Set problem
Give every entry again, word for word.

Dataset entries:
:::

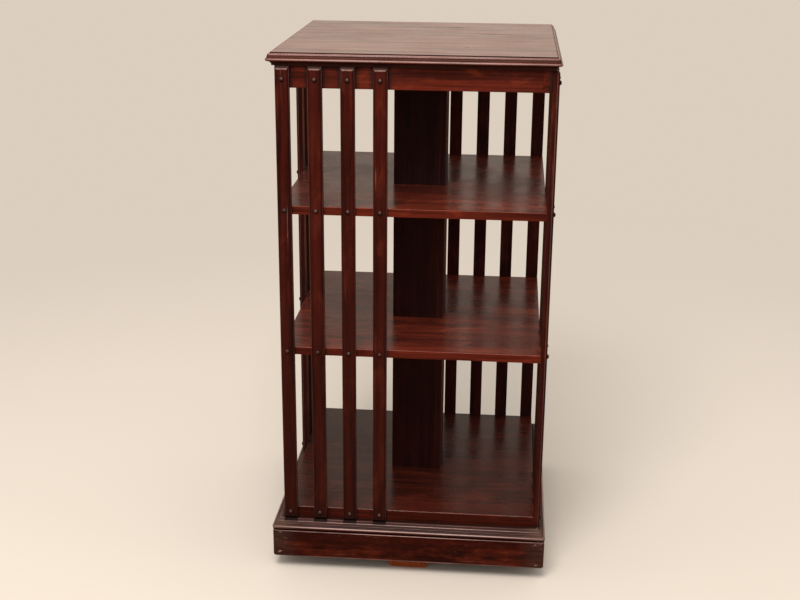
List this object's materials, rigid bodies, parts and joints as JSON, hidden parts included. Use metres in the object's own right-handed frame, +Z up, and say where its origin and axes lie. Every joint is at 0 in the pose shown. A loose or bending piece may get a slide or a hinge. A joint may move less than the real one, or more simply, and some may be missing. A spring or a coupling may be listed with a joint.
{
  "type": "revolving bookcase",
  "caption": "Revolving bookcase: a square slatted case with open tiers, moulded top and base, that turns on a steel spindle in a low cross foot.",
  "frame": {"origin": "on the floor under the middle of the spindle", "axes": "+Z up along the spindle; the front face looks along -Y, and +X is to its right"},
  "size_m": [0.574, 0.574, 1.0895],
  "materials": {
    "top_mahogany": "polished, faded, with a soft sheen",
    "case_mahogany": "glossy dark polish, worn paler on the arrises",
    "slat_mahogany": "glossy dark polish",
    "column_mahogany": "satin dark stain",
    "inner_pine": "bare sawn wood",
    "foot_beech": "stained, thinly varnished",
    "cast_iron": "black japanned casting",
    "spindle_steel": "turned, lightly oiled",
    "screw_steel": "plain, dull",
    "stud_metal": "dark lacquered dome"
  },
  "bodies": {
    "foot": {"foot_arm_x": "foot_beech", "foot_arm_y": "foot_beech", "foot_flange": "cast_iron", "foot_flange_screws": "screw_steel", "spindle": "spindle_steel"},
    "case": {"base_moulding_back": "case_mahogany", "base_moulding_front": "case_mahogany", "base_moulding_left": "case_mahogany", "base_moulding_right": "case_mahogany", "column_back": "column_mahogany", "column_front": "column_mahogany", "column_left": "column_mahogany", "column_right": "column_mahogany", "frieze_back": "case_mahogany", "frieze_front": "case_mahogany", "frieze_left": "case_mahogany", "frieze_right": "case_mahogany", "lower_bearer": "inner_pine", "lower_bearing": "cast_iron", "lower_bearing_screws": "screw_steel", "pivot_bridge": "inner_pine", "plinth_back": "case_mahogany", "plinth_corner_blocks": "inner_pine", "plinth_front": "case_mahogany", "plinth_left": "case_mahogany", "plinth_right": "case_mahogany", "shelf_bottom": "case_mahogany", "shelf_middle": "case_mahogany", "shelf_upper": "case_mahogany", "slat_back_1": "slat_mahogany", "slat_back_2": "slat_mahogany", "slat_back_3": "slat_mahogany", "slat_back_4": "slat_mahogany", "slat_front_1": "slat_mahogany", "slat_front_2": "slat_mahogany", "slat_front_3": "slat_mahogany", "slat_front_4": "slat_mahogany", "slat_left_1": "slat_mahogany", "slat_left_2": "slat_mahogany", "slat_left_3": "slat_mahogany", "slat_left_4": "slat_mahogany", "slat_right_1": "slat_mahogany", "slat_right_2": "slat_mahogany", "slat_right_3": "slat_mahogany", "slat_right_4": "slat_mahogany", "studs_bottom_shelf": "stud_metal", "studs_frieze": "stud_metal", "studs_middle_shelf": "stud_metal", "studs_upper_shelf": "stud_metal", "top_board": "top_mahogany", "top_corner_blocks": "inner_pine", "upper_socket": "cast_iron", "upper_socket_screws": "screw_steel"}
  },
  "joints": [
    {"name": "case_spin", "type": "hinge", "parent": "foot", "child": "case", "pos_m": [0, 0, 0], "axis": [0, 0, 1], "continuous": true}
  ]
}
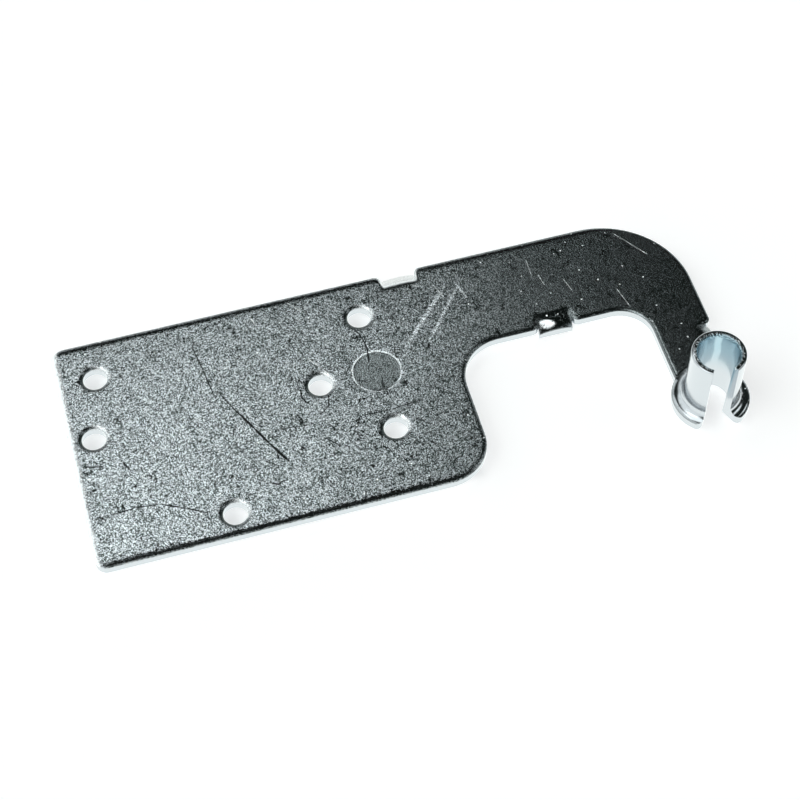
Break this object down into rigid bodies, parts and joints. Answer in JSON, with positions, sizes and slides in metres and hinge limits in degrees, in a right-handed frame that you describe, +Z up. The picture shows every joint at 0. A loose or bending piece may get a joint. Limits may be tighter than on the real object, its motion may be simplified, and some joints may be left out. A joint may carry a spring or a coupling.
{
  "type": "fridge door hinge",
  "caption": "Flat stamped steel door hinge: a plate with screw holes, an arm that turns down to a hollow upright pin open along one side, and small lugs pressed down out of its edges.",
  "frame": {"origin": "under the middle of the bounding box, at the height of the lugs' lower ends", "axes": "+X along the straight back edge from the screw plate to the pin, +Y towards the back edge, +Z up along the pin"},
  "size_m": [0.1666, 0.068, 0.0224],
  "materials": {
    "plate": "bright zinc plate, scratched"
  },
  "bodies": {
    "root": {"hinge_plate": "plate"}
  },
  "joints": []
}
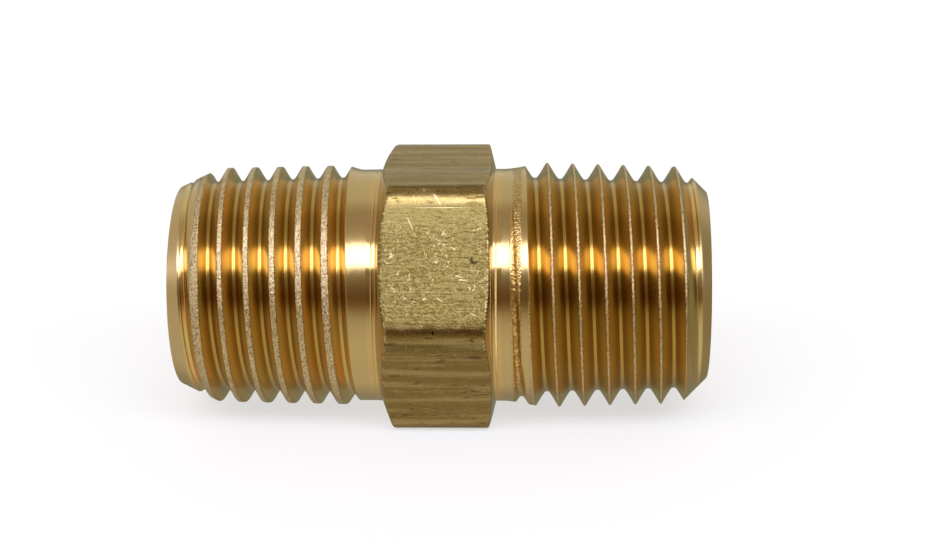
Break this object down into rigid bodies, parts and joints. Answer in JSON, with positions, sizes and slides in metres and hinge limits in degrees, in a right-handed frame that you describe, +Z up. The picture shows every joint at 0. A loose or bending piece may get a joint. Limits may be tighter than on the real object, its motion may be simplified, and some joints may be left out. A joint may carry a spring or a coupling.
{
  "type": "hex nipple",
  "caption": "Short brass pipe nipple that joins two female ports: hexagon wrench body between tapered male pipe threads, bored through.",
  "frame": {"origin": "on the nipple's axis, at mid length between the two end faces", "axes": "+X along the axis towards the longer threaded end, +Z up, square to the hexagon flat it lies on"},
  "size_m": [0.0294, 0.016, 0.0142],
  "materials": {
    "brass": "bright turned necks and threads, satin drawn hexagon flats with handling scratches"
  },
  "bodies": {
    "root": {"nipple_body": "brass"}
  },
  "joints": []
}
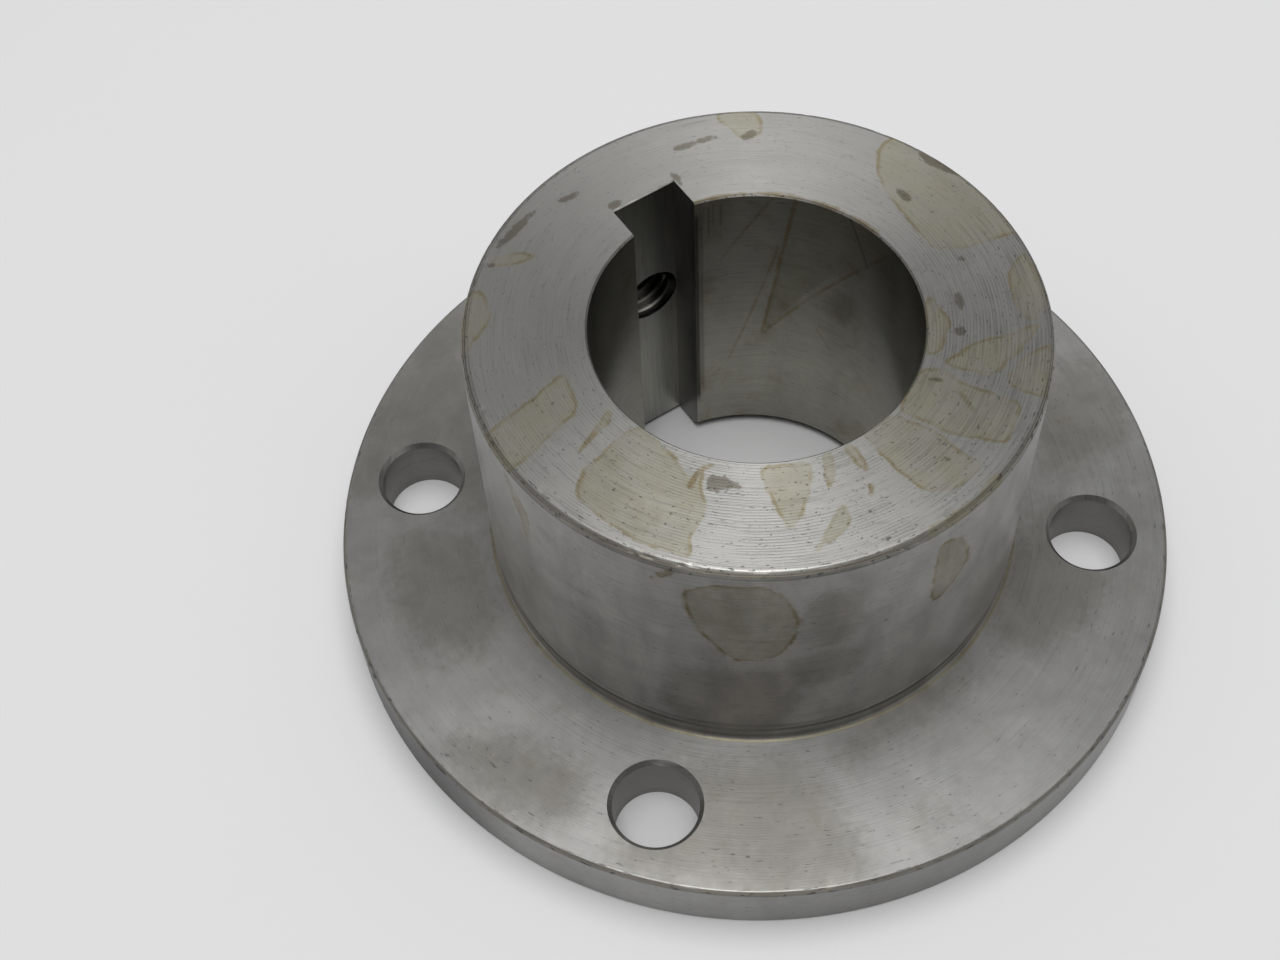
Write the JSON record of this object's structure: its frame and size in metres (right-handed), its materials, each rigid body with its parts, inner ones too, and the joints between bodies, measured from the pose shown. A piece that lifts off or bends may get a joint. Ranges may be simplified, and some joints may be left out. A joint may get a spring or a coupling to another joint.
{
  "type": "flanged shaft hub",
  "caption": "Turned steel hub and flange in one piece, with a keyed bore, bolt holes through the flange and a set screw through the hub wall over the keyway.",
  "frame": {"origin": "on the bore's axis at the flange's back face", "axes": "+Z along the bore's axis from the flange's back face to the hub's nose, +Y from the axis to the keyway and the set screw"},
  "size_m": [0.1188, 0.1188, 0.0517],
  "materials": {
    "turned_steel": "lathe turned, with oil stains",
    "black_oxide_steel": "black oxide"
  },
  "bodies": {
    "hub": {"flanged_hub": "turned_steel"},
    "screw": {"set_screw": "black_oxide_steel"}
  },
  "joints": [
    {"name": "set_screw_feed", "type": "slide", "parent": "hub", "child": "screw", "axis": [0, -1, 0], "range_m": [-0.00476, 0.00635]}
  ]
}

:::

Right answer
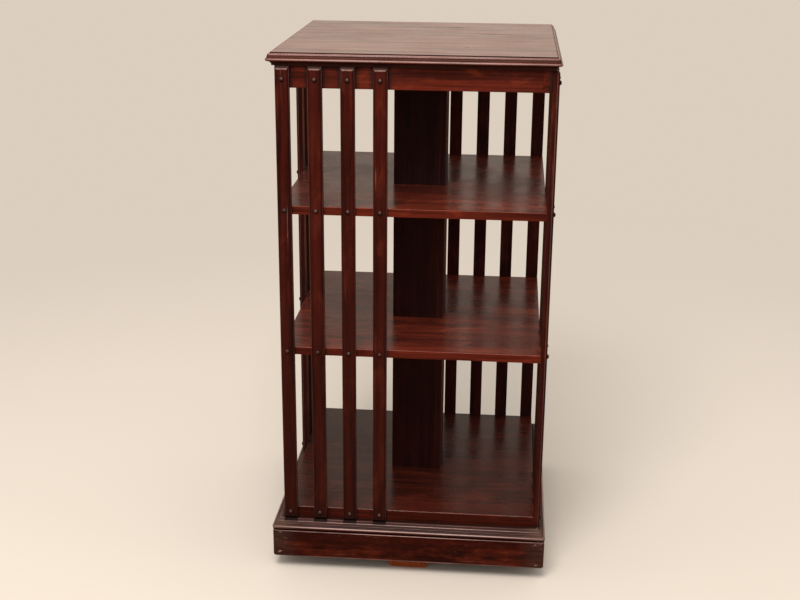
List this object's materials, rigid bodies, parts and joints as JSON, hidden parts included. Use metres in the object's own right-handed frame, +Z up, and say where its origin and axes lie. Every joint is at 0 in the pose shown. A loose or bending piece may get a slide or a hinge. A joint may move less than the real one, or more simply, and some may be missing. A spring or a coupling may be listed with a joint.
{
  "type": "revolving bookcase",
  "caption": "Revolving bookcase: a square slatted case with open tiers, moulded top and base, that turns on a steel spindle in a low cross foot.",
  "frame": {"origin": "on the floor under the middle of the spindle", "axes": "+Z up along the spindle; the front face looks along -Y, and +X is to its right"},
  "size_m": [0.574, 0.574, 1.0895],
  "materials": {
    "top_mahogany": "polished, faded, with a soft sheen",
    "case_mahogany": "glossy dark polish, worn paler on the arrises",
    "slat_mahogany": "glossy dark polish",
    "column_mahogany": "satin dark stain",
    "inner_pine": "bare sawn wood",
    "foot_beech": "stained, thinly varnished",
    "cast_iron": "black japanned casting",
    "spindle_steel": "turned, lightly oiled",
    "screw_steel": "plain, dull",
    "stud_metal": "dark lacquered dome"
  },
  "bodies": {
    "foot": {"foot_arm_x": "foot_beech", "foot_arm_y": "foot_beech", "foot_flange": "cast_iron", "foot_flange_screws": "screw_steel", "spindle": "spindle_steel"},
    "case": {"base_moulding_back": "case_mahogany", "base_moulding_front": "case_mahogany", "base_moulding_left": "case_mahogany", "base_moulding_right": "case_mahogany", "column_back": "column_mahogany", "column_front": "column_mahogany", "column_left": "column_mahogany", "column_right": "column_mahogany", "frieze_back": "case_mahogany", "frieze_front": "case_mahogany", "frieze_left": "case_mahogany", "frieze_right": "case_mahogany", "lower_bearer": "inner_pine", "lower_bearing": "cast_iron", "lower_bearing_screws": "screw_steel", "pivot_bridge": "inner_pine", "plinth_back": "case_mahogany", "plinth_corner_blocks": "inner_pine", "plinth_front": "case_mahogany", "plinth_left": "case_mahogany", "plinth_right": "case_mahogany", "shelf_bottom": "case_mahogany", "shelf_middle": "case_mahogany", "shelf_upper": "case_mahogany", "slat_back_1": "slat_mahogany", "slat_back_2": "slat_mahogany", "slat_back_3": "slat_mahogany", "slat_back_4": "slat_mahogany", "slat_front_1": "slat_mahogany", "slat_front_2": "slat_mahogany", "slat_front_3": "slat_mahogany", "slat_front_4": "slat_mahogany", "slat_left_1": "slat_mahogany", "slat_left_2": "slat_mahogany", "slat_left_3": "slat_mahogany", "slat_left_4": "slat_mahogany", "slat_right_1": "slat_mahogany", "slat_right_2": "slat_mahogany", "slat_right_3": "slat_mahogany", "slat_right_4": "slat_mahogany", "studs_bottom_shelf": "stud_metal", "studs_frieze": "stud_metal", "studs_middle_shelf": "stud_metal", "studs_upper_shelf": "stud_metal", "top_board": "top_mahogany", "top_corner_blocks": "inner_pine", "upper_socket": "cast_iron", "upper_socket_screws": "screw_steel"}
  },
  "joints": [
    {"name": "case_spin", "type": "hinge", "parent": "foot", "child": "case", "pos_m": [0, 0, 0], "axis": [0, 0, 1], "continuous": true}
  ]
}
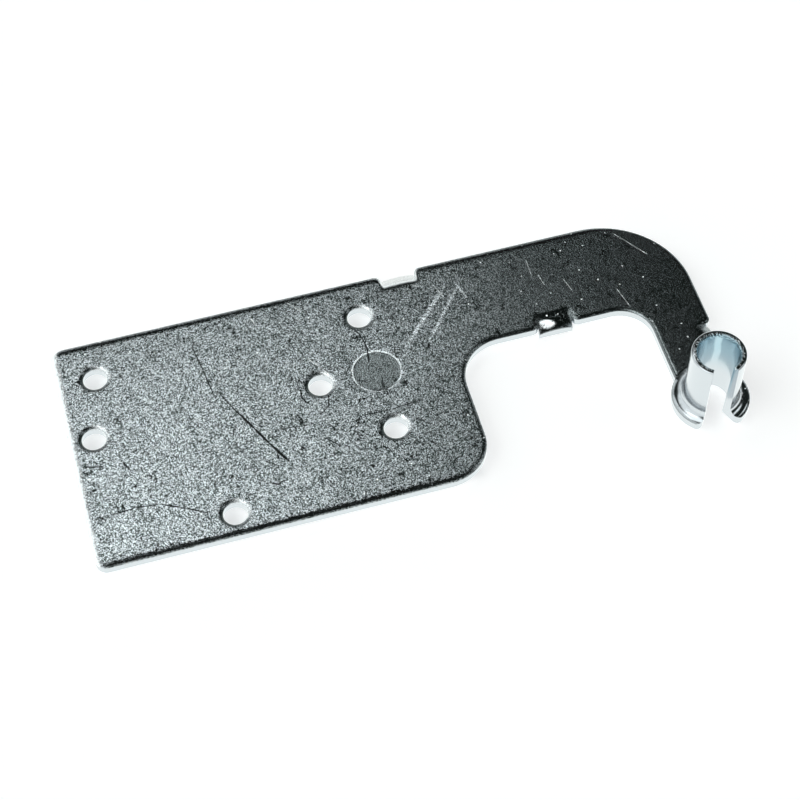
Break this object down into rigid bodies, parts and joints. Answer in JSON, with positions, sizes and slides in metres and hinge limits in degrees, in a right-handed frame that you describe, +Z up. The picture shows every joint at 0. A loose or bending piece may get a joint. Limits may be tighter than on the real object, its motion may be simplified, and some joints may be left out. A joint may carry a spring or a coupling.
{
  "type": "fridge door hinge",
  "caption": "Flat stamped steel door hinge: a plate with screw holes, an arm that turns down to a hollow upright pin open along one side, and small lugs pressed down out of its edges.",
  "frame": {"origin": "under the middle of the bounding box, at the height of the lugs' lower ends", "axes": "+X along the straight back edge from the screw plate to the pin, +Y towards the back edge, +Z up along the pin"},
  "size_m": [0.1666, 0.068, 0.0224],
  "materials": {
    "plate": "bright zinc plate, scratched"
  },
  "bodies": {
    "root": {"hinge_plate": "plate"}
  },
  "joints": []
}
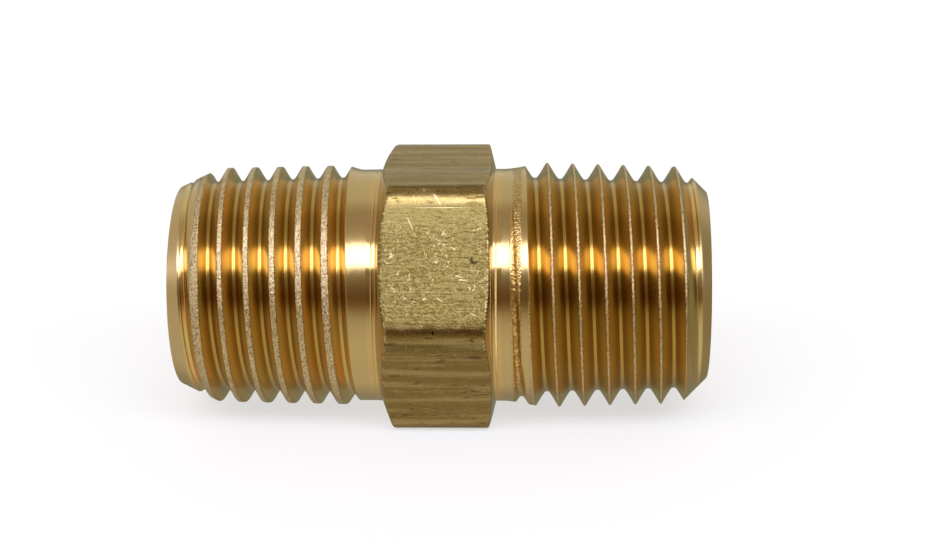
Break this object down into rigid bodies, parts and joints. Answer in JSON, with positions, sizes and slides in metres and hinge limits in degrees, in a right-handed frame that you describe, +Z up. The picture shows every joint at 0. A loose or bending piece may get a joint. Limits may be tighter than on the real object, its motion may be simplified, and some joints may be left out. A joint may carry a spring or a coupling.
{
  "type": "hex nipple",
  "caption": "Short brass pipe nipple that joins two female ports: hexagon wrench body between tapered male pipe threads, bored through.",
  "frame": {"origin": "on the nipple's axis, at mid length between the two end faces", "axes": "+X along the axis towards the longer threaded end, +Z up, square to the hexagon flat it lies on"},
  "size_m": [0.0294, 0.016, 0.0142],
  "materials": {
    "brass": "bright turned necks and threads, satin drawn hexagon flats with handling scratches"
  },
  "bodies": {
    "root": {"nipple_body": "brass"}
  },
  "joints": []
}
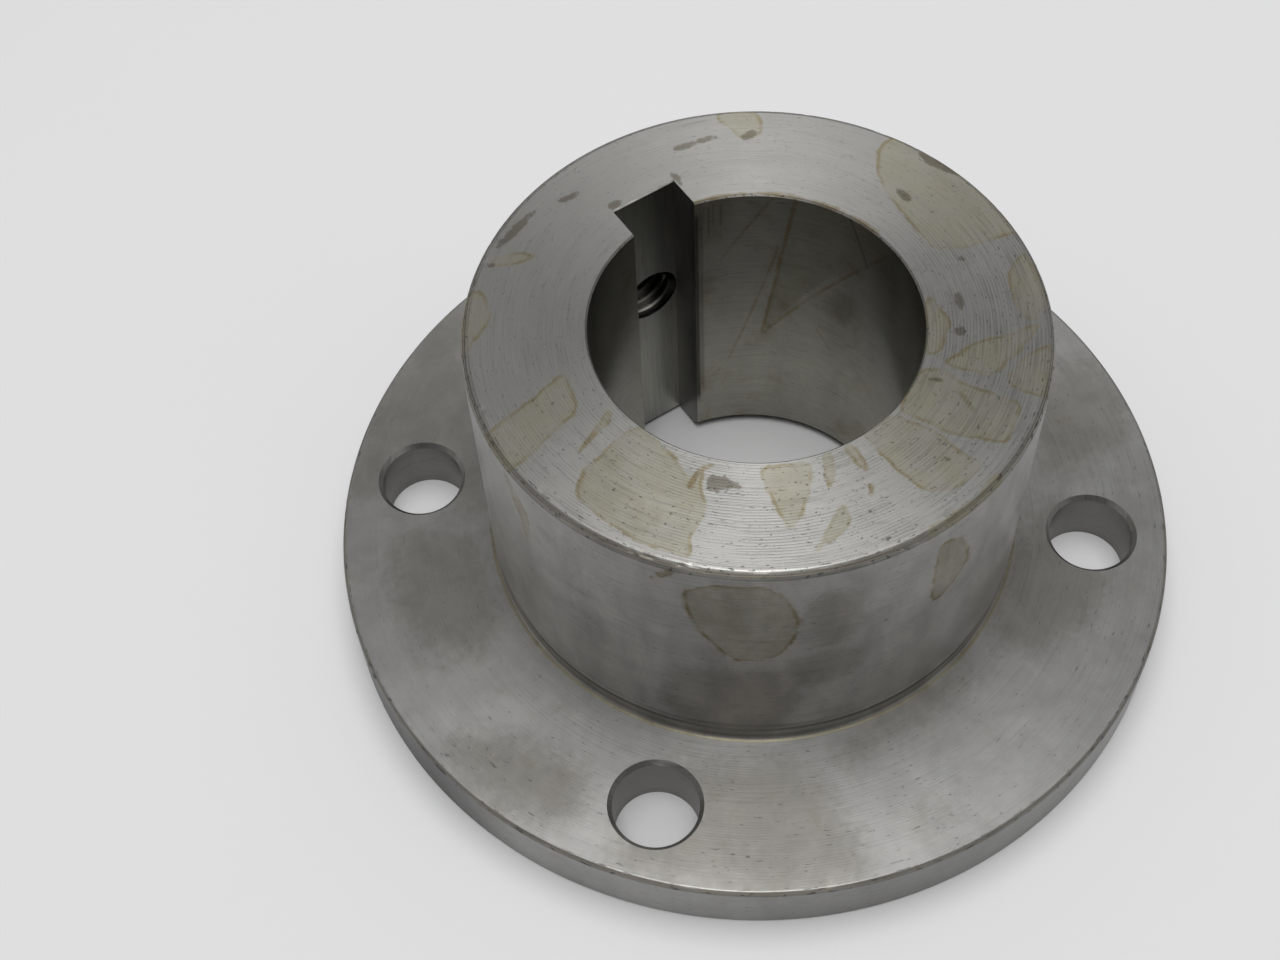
Write the JSON record of this object's structure: its frame and size in metres (right-handed), its materials, each rigid body with its parts, inner ones too, and the joints between bodies, measured from the pose shown. A piece that lifts off or bends may get a joint. Ranges may be simplified, and some joints may be left out. A joint may get a spring or a coupling to another joint.
{
  "type": "flanged shaft hub",
  "caption": "Turned steel hub and flange in one piece, with a keyed bore, bolt holes through the flange and a set screw through the hub wall over the keyway.",
  "frame": {"origin": "on the bore's axis at the flange's back face", "axes": "+Z along the bore's axis from the flange's back face to the hub's nose, +Y from the axis to the keyway and the set screw"},
  "size_m": [0.1188, 0.1188, 0.0517],
  "materials": {
    "turned_steel": "lathe turned, with oil stains",
    "black_oxide_steel": "black oxide"
  },
  "bodies": {
    "hub": {"flanged_hub": "turned_steel"},
    "screw": {"set_screw": "black_oxide_steel"}
  },
  "joints": [
    {"name": "set_screw_feed", "type": "slide", "parent": "hub", "child": "screw", "axis": [0, -1, 0], "range_m": [-0.00476, 0.00635]}
  ]
}